A proscriptive approach to language is a losing battle anyway. People are going to talk how they want to talk.

Sent by Maura | 8:33 PM | 1-31-2008

In fact, yo has been used as a gender neutral pronoun since the mid 1990's. On this page (, the rational for the gender neutral use of yo has been described for many years. And on this page (, we laid out the usage rules for yo as a replacement for he, she, his, hers, him, and her.

Daniel Kriegman, Ph.D.

Sent by Daniel Kriegman | 1:05 AM | 2-1-2008

Leave it to my mom, former English teacher and Doctor of Education, to be offended by grammar "variations." Susan (aka, Mom) aren't you at least a little excited by the idea of a new pronoun? Using "yo" seems more economical. You don't even have to use the verb "to be." All you gotta do is say: "Yo handin' out papers..."

Sent by Pauline Bartolone | 8:40 AM | 2-1-2008

"It also doesn't make much sense to refer to their speech as having "grammatical problems" unless their divergence from Standard English grammar prevents them from communicating effectively with the people they talk to."

Honestly, if you listened to this news report and the "real world" usages of "yo", I think just about anybody who isn't initiated would have a hard time understanding any of those kids.

Not to reignite any old controversies, but this really is a dialect, and as such, shouldn't really be applicable to the standard language. If the need for a gender neutral pronoun is so dire that we are told to accept any word that comes the pike, why don't we make one?

Here, I'll go first: Blorp.

Sent by Greg | 8:40 AM | 2-1-2008

Whoops! I forgot to mention this page (, where we provided a the classic examples (in video, audio, and text) of the use of "yo" in the English language.

Sent by Daniel Kriegman | 8:56 AM | 2-1-2008

"Blorp" has a certain ring to it, although it does sound like "blurp" and "burp," which might limit its usage.
What do our fellow English-speakers across the globe think of the need for a third-person singular, gender-neutral pronoun that is grammatically acceptable? Would "yo" be understood in London, Sydney, Banff and Dublin?
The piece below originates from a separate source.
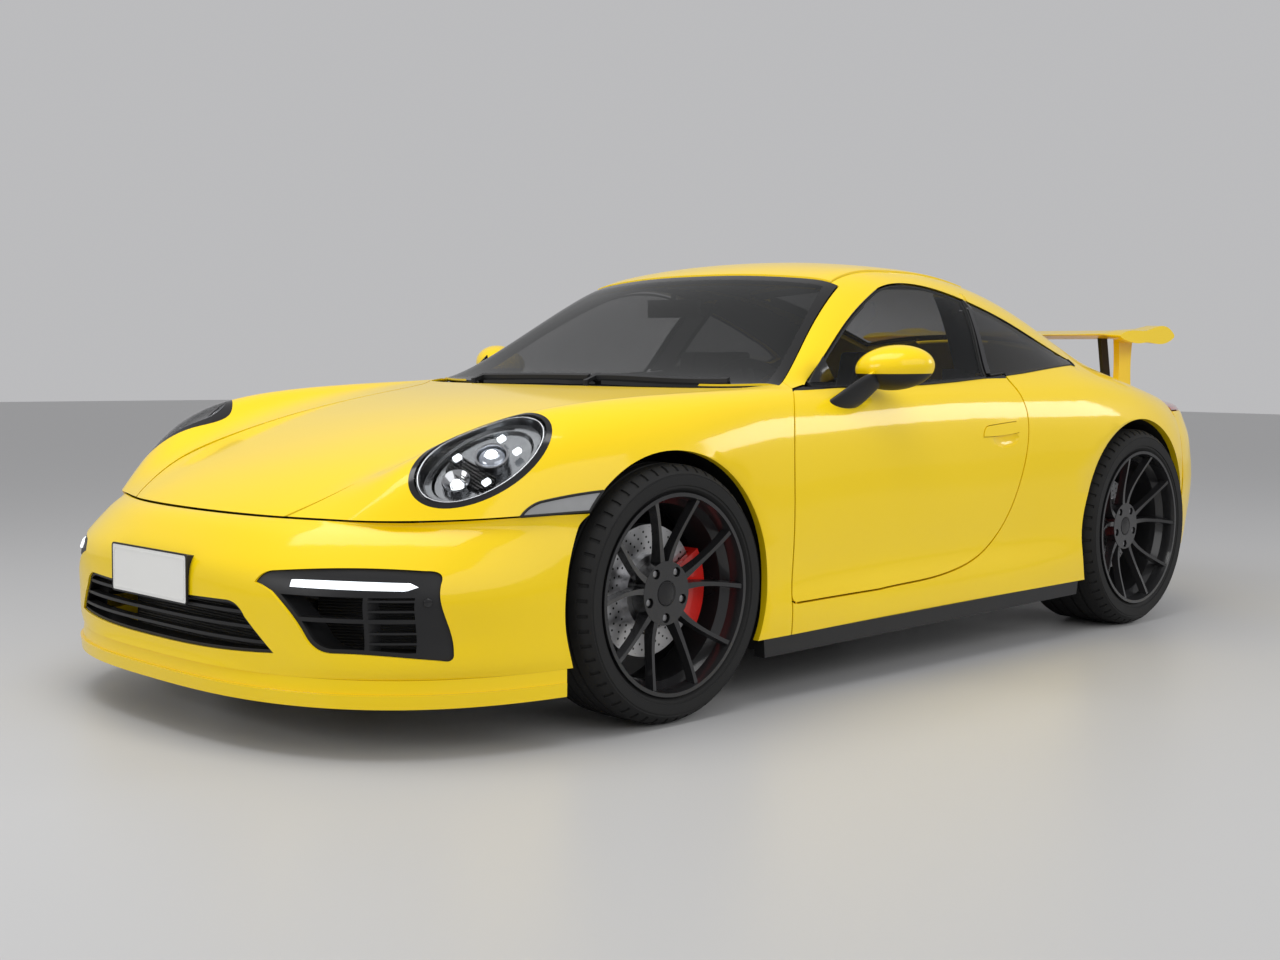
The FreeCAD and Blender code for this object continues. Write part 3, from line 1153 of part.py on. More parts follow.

Would air traffic controllers avoid mid-air collisions with its use?
I am landing on the side of those who believe in stabilizing language for the sake of clarity, but I do realize that spoken language responds to the needs of the speakers, and langauge has cultural markers, as do all the responses to this NPR piece.

Sent by Susan Bartolone, Ed.D | 10:21 AM | 2-1-2008

I'm from Baltimore, in college and hopefully on my way to law school and sometimes I find myself using yo for he or she. It comes in handy. I have to say though, I love this show but I'm not too please with how Baltimore has been portrayed. About a month ago when there was talk about The Wire, someone said (or should I say yo said) something to the extent of "Baltimore works for some people...") Baltimore isn't just full of freak natives and crime... people shouldn't be afraid!

Sent by Lindsay Hanson | 1:45 PM | 2-1-2008

Phrase: "Yo! Peep, yo yo-yo!"

Translation: "Hey! Look at that person use a yo-yo!"

Yo is already such an awesome word, and now it just got so much more awesomer.

I dunno if yo's THE ultimate answer to the problem, but yeah, we need a gender-neutral pronoun.

Sent by Brian | 12:10 AM | 2-2-2008

The Chinese "you" is actually not gender neutral. The characters are written differently, but pronounced the same. So, in speaking, the two you's are indistinguishable (but different); and in writing, they are obviously different.

Sent by K Cheng | 1:00 AM | 2-2-2008

Modern English already has a gender neutral third person singular pronoun -- "they", "them", "their", etc. People use those forms in the singular all the time and are widely understood.

Sent by Jessie | 8:52 PM | 2-26-2008

Using "them", "they", and "their" in the singular is widely understood, but it sounds horrible! Plus, now young people are so used to using these words incorrectly that even when the gender IS known they insist on using the neutral.